Part 1 – Part 2 – Part 3 – Part 4 – Part 5 – Part 6 – Part 7
Part I: Playing a Professor
Playing a professor is great fun. You have the perfect excuse to play an over-the-top character and the classroom setting offers an entertaining combination of performance, run-time game mastering, and attentive, game-creating play.
As a professor character in a hierarchical setting like a school, your character will likely have a fair amount of authority. This means you as a player will have four jobs. They are rewarding, but also time-consuming, so you should ideally plan your character’s personality, relationships, and interests in a way that makes them playable in short snatches whenever your attention is not consumed by your duties — or grabbed by events hurling themselves at you.
These are the four tasks:
- Creating and running what are essentially nano-larps – your classes – in the context of the overall game. These need to be designed to be playable in at least two different ways (for students/players who are interested in your topic and teaching style, and for students/players who are not interested). Students can skip classes, but if all student players start skipping all classes because class is boring to play, that might actually break the game. Ideally, the classes will give your players something to bring into the rest of the game as well as an opportunity to either explore their characters deeper, further their social plots, or both. (This will be covered in more depth later in this series).
- In hierarchical organisations in larps, plot tends to run upward. Student-players will come to you with their characters’ problems, either because that would be a reasonable thing to do (“Professor! My classmates have started a necromantic cult that threatens the very survival of the school!”), or because they don’t know how to get further with some kind of plot they’ve found, invented, misunderstood, etc. (“Professor! There’s a living tree in the forbidden forest who has half the soul of a former student that needs liberating so he can die!”). Your job is to listen, get the gist by asking questions, and rapidly enable the student-player to go on solving these problems themselves, ideally with the aid of other students. You can get personally involved with plot and events that involves school administration, the house cup, and perhaps one random thing during the larp that is totally irresistible to you as a player – but between classes, school administration, house monitoring duties, faculty meetings, grading if you give homework, and responding to the emergencies of the next 30 students, you won’t have time to go on adventures. In fact, if you do, you might actually hamper the play of student characters who need to speak to a teacher for legitimate, teacherly reasons (see point 3 below). Playing a professor is a practice in running away from plot. If you want to go on quests, request to play a student instead.PLEASE NOTE: Quite often it would be more realistic for your character to get involved in the crises of the students, but you can’t and you will need to give your character a good reason not to. We will return to this in a later instalment.

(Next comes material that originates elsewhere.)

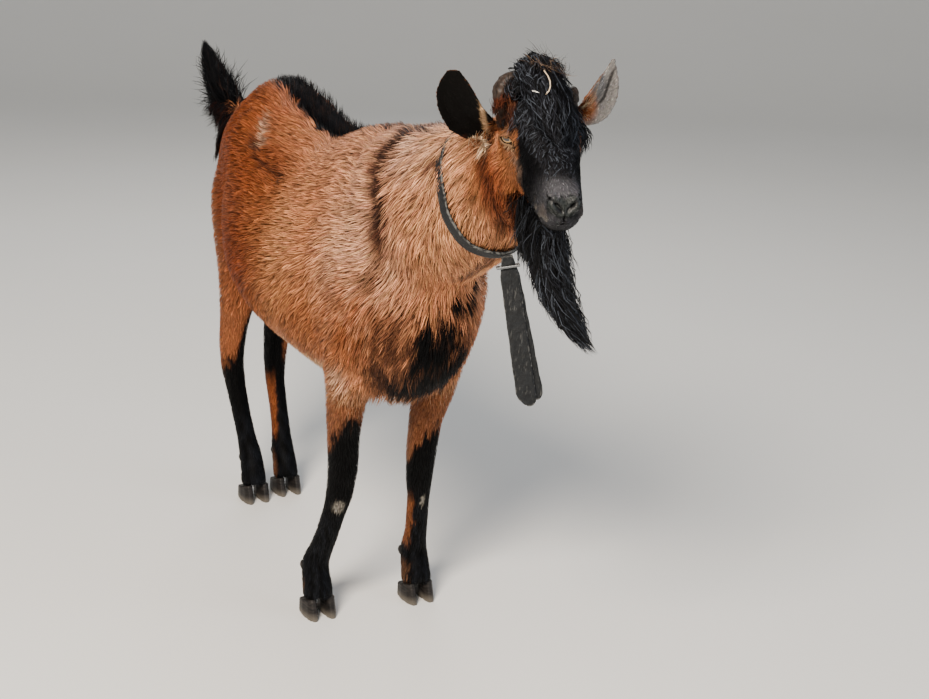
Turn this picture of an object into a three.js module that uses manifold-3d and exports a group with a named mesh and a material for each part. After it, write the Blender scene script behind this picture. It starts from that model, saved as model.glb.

- Runtime game-mastering, through the in-game actions of your characters, everything that has to do with or affects the school as a whole – teaching, points for houses, meetings where all characters gather, administration of prefects/presidents and house selection, new situations that might require a change in school rules or a faculty response, etc. If the school has rules, you may also be involved in maintaining those rules, so that breaking them becomes playable (but please remember that punishments like detention have to be just as fun and interesting to play as classes – while the character should feel bummed out, the player should feel like they won the lottery by getting caught).These responsibilities are super important, because you have eyes on the ground in a way the actual game-masters never can. On the other hand, it doesn’t feel like work, because this stuff is what your characters would logically be doing anyway. It’s just important to stick to the limits agreed upon with the organisers, which will probably be the following: The overall schedule of the larp must be adhered to under all circumstances – small in-game delays for major in-game reasons are acceptable, but you can’t cancel events like the ball (unless you make sure to dramatically un-cancel it) and teaching will continue no matter what. If you’re cursed and can’t move, have the students carry you to class, or come to you. In brief, in-game problems will typically be solved in-game, but the schedule is holy, which might require you occasionally to heavily steer your character’s actions towards this goal.
- Portraying a diverse, interesting, and functioning school faculty. Larping is a team effort, and your portrayal of a professor happens in the context of a school with students, staff, and faculty. One part of this is to ensure that the teachers are different. There should be good, evil, and neutral teachers, lax, strict and lazy ones, teachers who are absent-minded, paranoid, over-protective, ethical, irrational etc. For a dynamic game, it’s good to check with the other teachers that you don’t all have same teaching style or pedagogical methods. One very boring, theoretical class is great – so that people will have a boring teacher to hate on (except for that tiny minority who find that teacher the best). Some should be very practical, others more conversational, some physical, etc.Another important thing is to portray a unified facade. Even if two professors hate each other, they should publicly treat each other with respect — fundamentally, the enemy of the faculty are the students. If too many teachers lose respect in the eyes of the students, the game will no longer function. In the interest of maintaining the cohesion of the larp, the faculty should always play each other up when it comes to status.